____ Input rows

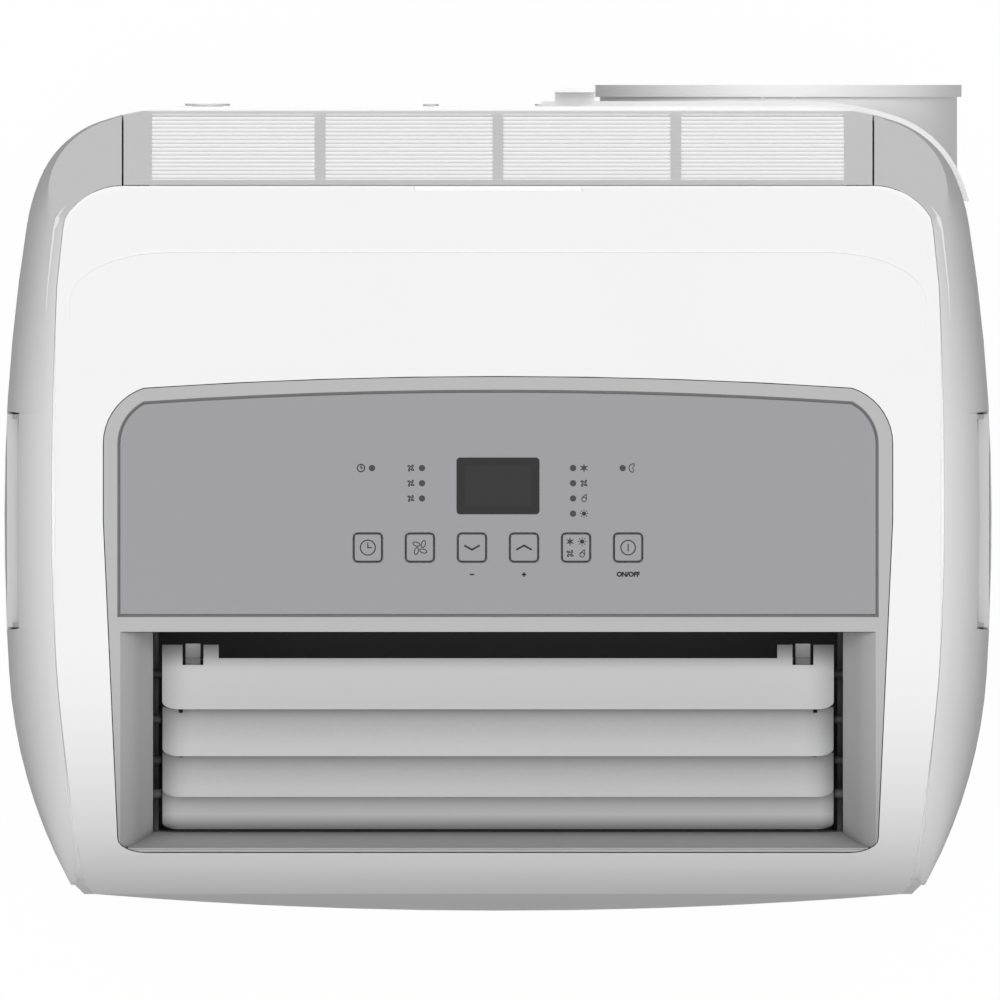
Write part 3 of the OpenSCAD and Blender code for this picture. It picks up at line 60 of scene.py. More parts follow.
# ---- Viewpoint
# The unit stands on its casters and is seen from straight above, with its front edge lowest in
# the view. A parallel view keeps its true proportions.
scene = bpy.context.scene
camera_data = bpy.data.cameras.new("overhead")
camera_data.type = "ORTHO"
camera_data.ortho_scale = 0.4476
camera_data.clip_end = 20
camera = bpy.data.objects.new("overhead", camera_data)
camera.location = (0.0009, -0.0010, 2.2)
scene.collection.objects.link(camera)
scene.camera = camera

# ---- Studio
# A white floor and a white surround, one very broad lamp overhead that lights level faces
# evenly, four weak strips low down, which keep the upright walls from going black, and a small one
# behind, high over the hose adaptor.
scene.view_settings.view_transform = "Standard"


def directly_seen(tree):
    """Is 1 for what the eye sees, straight, mirrored or through a clear piece, and 0 for light."""
    path = tree.nodes.new("ShaderNodeLightPath")
    straight_or_mirrored = tree.nodes.new("ShaderNodeMath")
    straight_or_mirrored.operation = "MAXIMUM"
    any_way = tree.nodes.new("ShaderNodeMath")
    any_way.operation = "MAXIMUM"
    tree.links.new(path.outputs["Is Camera Ray"], straight_or_mirrored.inputs[0])
    tree.links.new(path.outputs["Is Glossy Ray"], straight_or_mirrored.inputs[1])
    tree.links.new(straight_or_mirrored.outputs[0], any_way.inputs[0])
    tree.links.new(path.outputs["Is Transmission Ray"], any_way.inputs[1])
    return any_way.outputs[0]


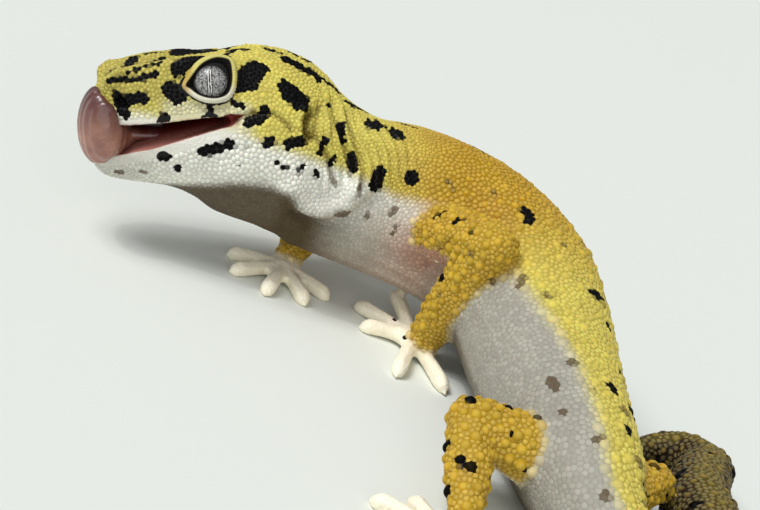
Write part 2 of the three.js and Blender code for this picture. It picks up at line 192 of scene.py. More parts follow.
camera_data = bpy.data.cameras.new("studio_camera")
camera_data.lens, camera_data.sensor_width = LENS, SENSOR
camera_data.clip_start = 0.01
camera = bpy.data.objects.new("studio_camera", camera_data)
bpy.context.scene.collection.objects.link(camera)
place = (AIM - view_forward * DISTANCE) * MM
turned = Matrix(np.array([view_right, view_up, -view_forward]).T.tolist())
camera.matrix_world = Matrix.Translation(place) @ turned.to_4x4()
bpy.context.scene.camera = camera
print("camera at", (place / MM).round(1), "mm")

# %% Floor and lights
def plain_material(name, colour, roughness):
    material = bpy.data.materials.new(name)
    material.use_nodes = True
    shader = material.node_tree.nodes["Principled BSDF"]
    shader.inputs["Base Color"].default_value = (*colour, 1)
    shader.inputs["Roughness"].default_value = roughness
    return material


FLOOR_SIZE = 6.0               # metres
PALE_FLOOR = (0.785, 0.815, 0.77)
floor_mesh = bpy.data.meshes.new("studio_floor")
half = FLOOR_SIZE / 2
floor_mesh.from_pydata([(-half, -half, 0), (half, -half, 0), (half, half, 0), (-half, half, 0)],
                       [], [(0, 1, 2, 3)])
floor = bpy.data.objects.new("studio_floor", floor_mesh)
floor_mesh.materials.append(plain_material("pale floor", PALE_FLOOR, 0.9))
bpy.context.scene.collection.objects.link(floor)


def soft_light(name, from_offset, softness, strength):
    """A distant panel in the direction of from_offset; softness is its width in degrees."""
    data = bpy.data.lights.new(name, "SUN")
    data.angle, data.energy = math.radians(softness), strength
    lamp = bpy.data.objects.new(name, data)
    lamp.location = Vector((AIM + from_offset) * MM)
    lamp.rotation_euler = (-Vector(from_offset)).to_track_quat("-Z", "Y").to_euler()
    bpy.context.scene.collection.objects.link(lamp)


UPPER_LEFT = np.array([-260.0, -150.0, 420.0])
IN_FRONT = np.array([60.0, -420.0, 160.0])
soft_light("key_panel", UPPER_LEFT, 30, 2.0)
soft_light("key_lamp", UPPER_LEFT, 3, 0.35)        # small, for a sharp glint on wet things
soft_light("front_panel", IN_FRONT, 60, 0.85)
sky = bpy.data.worlds.new("studio_sky")
sky.use_nodes = True
sky.node_tree.nodes["Background"].inputs["Color"].default_value = (0.95, 0.98, 1.0, 1)
sky.node_tree.nodes["Background"].inputs["Strength"].default_value = 0.33
bpy.context.scene.world = sky
bpy.context.scene.view_settings.view_transform = "Standard"
print("floor", FLOOR_SIZE, "m wide, three panels and a sky")

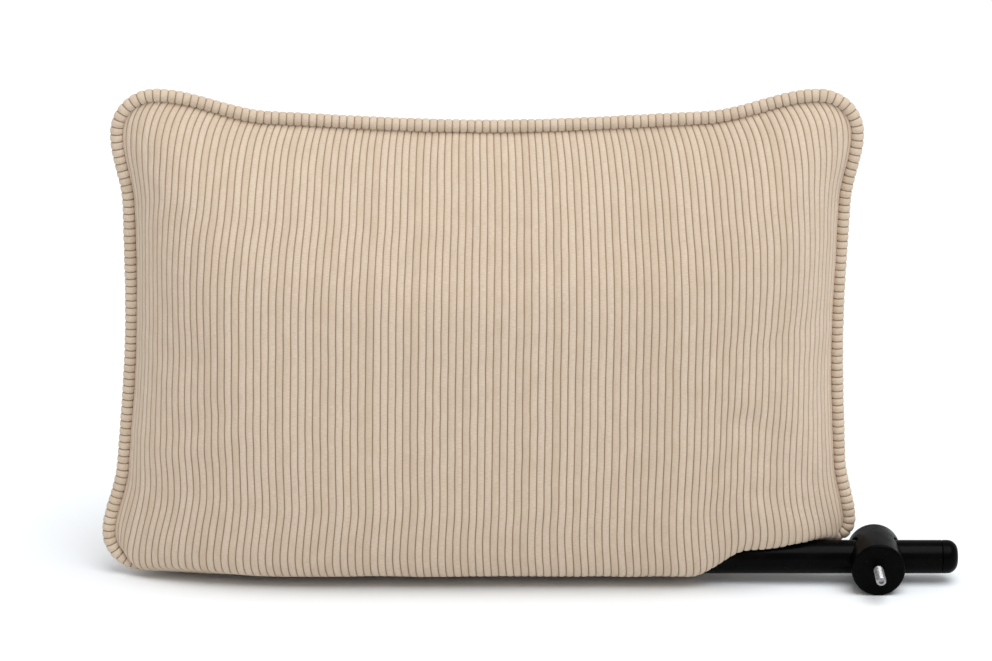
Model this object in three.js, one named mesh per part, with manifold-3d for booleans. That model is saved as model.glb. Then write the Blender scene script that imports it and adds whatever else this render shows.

________

**Directive**
Extract each entry in full, exactly as given.

**Solution to the problem**
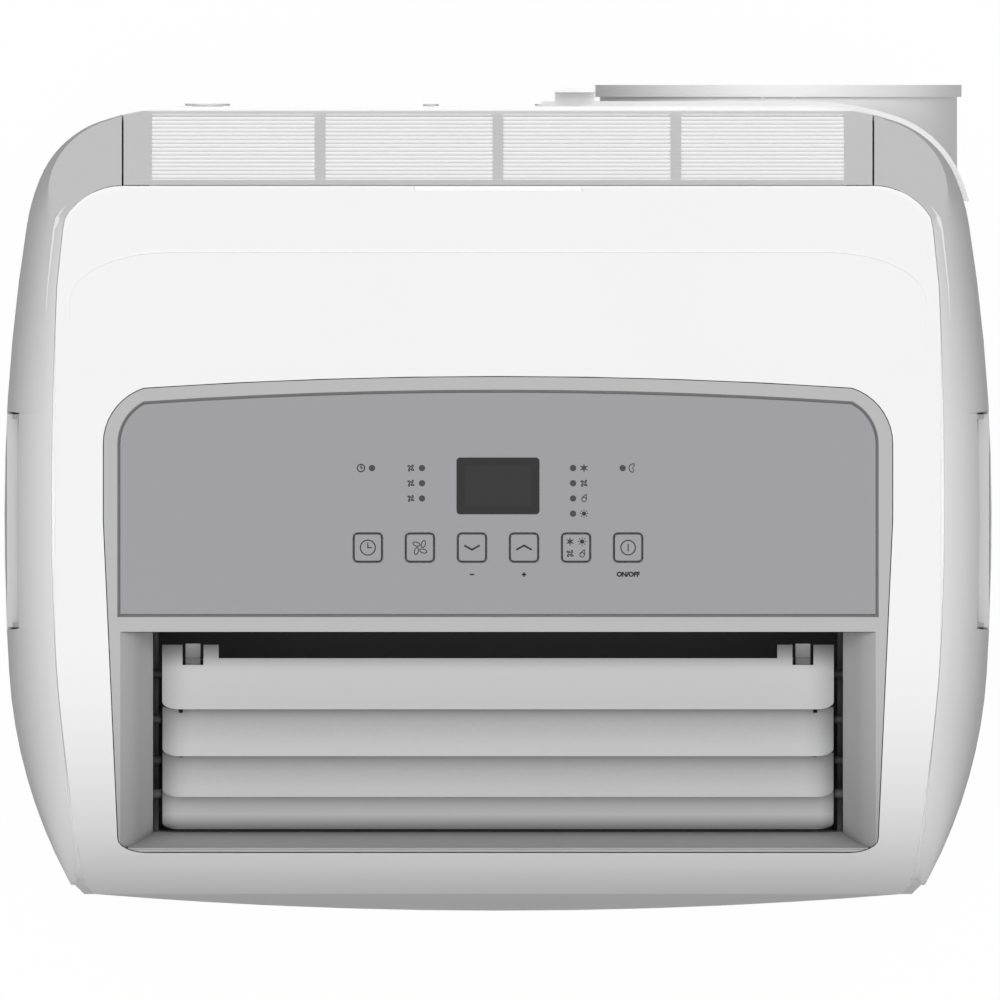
Write part 3 of the OpenSCAD and Blender code for this picture. It picks up at line 60 of scene.py. More parts follow.
# ---- Viewpoint
# The unit stands on its casters and is seen from straight above, with its front edge lowest in
# the view. A parallel view keeps its true proportions.
scene = bpy.context.scene
camera_data = bpy.data.cameras.new("overhead")
camera_data.type = "ORTHO"
camera_data.ortho_scale = 0.4476
camera_data.clip_end = 20
camera = bpy.data.objects.new("overhead", camera_data)
camera.location = (0.0009, -0.0010, 2.2)
scene.collection.objects.link(camera)
scene.camera = camera

# ---- Studio
# A white floor and a white surround, one very broad lamp overhead that lights level faces
# evenly, four weak strips low down, which keep the upright walls from going black, and a small one
# behind, high over the hose adaptor.
scene.view_settings.view_transform = "Standard"


def directly_seen(tree):
    """Is 1 for what the eye sees, straight, mirrored or through a clear piece, and 0 for light."""
    path = tree.nodes.new("ShaderNodeLightPath")
    straight_or_mirrored = tree.nodes.new("ShaderNodeMath")
    straight_or_mirrored.operation = "MAXIMUM"
    any_way = tree.nodes.new("ShaderNodeMath")
    any_way.operation = "MAXIMUM"
    tree.links.new(path.outputs["Is Camera Ray"], straight_or_mirrored.inputs[0])
    tree.links.new(path.outputs["Is Glossy Ray"], straight_or_mirrored.inputs[1])
    tree.links.new(straight_or_mirrored.outputs[0], any_way.inputs[0])
    tree.links.new(path.outputs["Is Transmission Ray"], any_way.inputs[1])
    return any_way.outputs[0]


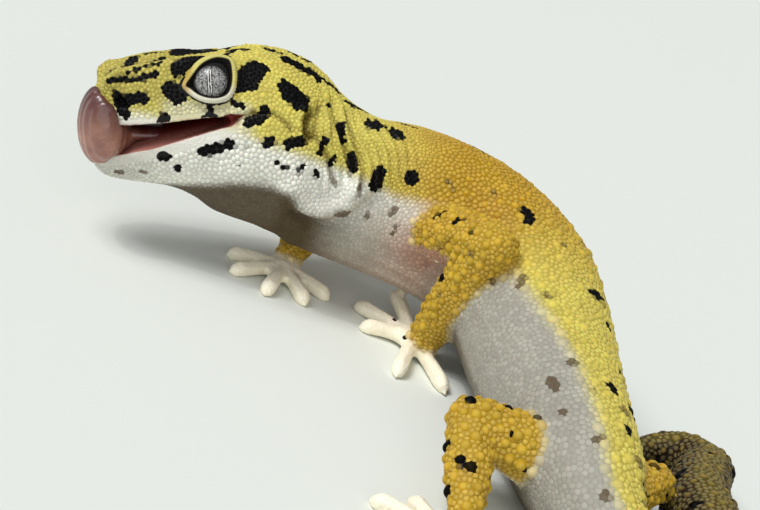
Write part 2 of the three.js and Blender code for this picture. It picks up at line 192 of scene.py. More parts follow.
camera_data = bpy.data.cameras.new("studio_camera")
camera_data.lens, camera_data.sensor_width = LENS, SENSOR
camera_data.clip_start = 0.01
camera = bpy.data.objects.new("studio_camera", camera_data)
bpy.context.scene.collection.objects.link(camera)
place = (AIM - view_forward * DISTANCE) * MM
turned = Matrix(np.array([view_right, view_up, -view_forward]).T.tolist())
camera.matrix_world = Matrix.Translation(place) @ turned.to_4x4()
bpy.context.scene.camera = camera
print("camera at", (place / MM).round(1), "mm")

# %% Floor and lights
def plain_material(name, colour, roughness):
    material = bpy.data.materials.new(name)
    material.use_nodes = True
    shader = material.node_tree.nodes["Principled BSDF"]
    shader.inputs["Base Color"].default_value = (*colour, 1)
    shader.inputs["Roughness"].default_value = roughness
    return material


FLOOR_SIZE = 6.0               # metres
PALE_FLOOR = (0.785, 0.815, 0.77)
floor_mesh = bpy.data.meshes.new("studio_floor")
half = FLOOR_SIZE / 2
floor_mesh.from_pydata([(-half, -half, 0), (half, -half, 0), (half, half, 0), (-half, half, 0)],
                       [], [(0, 1, 2, 3)])
floor = bpy.data.objects.new("studio_floor", floor_mesh)
floor_mesh.materials.append(plain_material("pale floor", PALE_FLOOR, 0.9))
bpy.context.scene.collection.objects.link(floor)


def soft_light(name, from_offset, softness, strength):
    """A distant panel in the direction of from_offset; softness is its width in degrees."""
    data = bpy.data.lights.new(name, "SUN")
    data.angle, data.energy = math.radians(softness), strength
    lamp = bpy.data.objects.new(name, data)
    lamp.location = Vector((AIM + from_offset) * MM)
    lamp.rotation_euler = (-Vector(from_offset)).to_track_quat("-Z", "Y").to_euler()
    bpy.context.scene.collection.objects.link(lamp)


UPPER_LEFT = np.array([-260.0, -150.0, 420.0])
IN_FRONT = np.array([60.0, -420.0, 160.0])
soft_light("key_panel", UPPER_LEFT, 30, 2.0)
soft_light("key_lamp", UPPER_LEFT, 3, 0.35)        # small, for a sharp glint on wet things
soft_light("front_panel", IN_FRONT, 60, 0.85)
sky = bpy.data.worlds.new("studio_sky")
sky.use_nodes = True
sky.node_tree.nodes["Background"].inputs["Color"].default_value = (0.95, 0.98, 1.0, 1)
sky.node_tree.nodes["Background"].inputs["Strength"].default_value = 0.33
bpy.context.scene.world = sky
bpy.context.scene.view_settings.view_transform = "Standard"
print("floor", FLOOR_SIZE, "m wide, three panels and a sky")

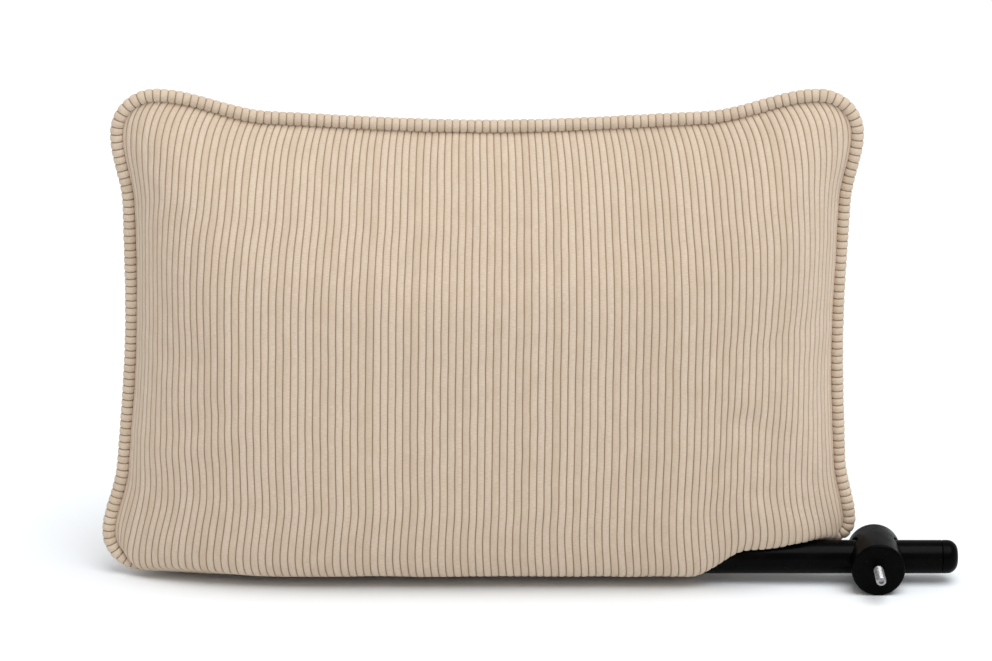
Model this object in three.js, one named mesh per part, with manifold-3d for booleans. That model is saved as model.glb. Then write the Blender scene script that imports it and adds whatever else this render shows.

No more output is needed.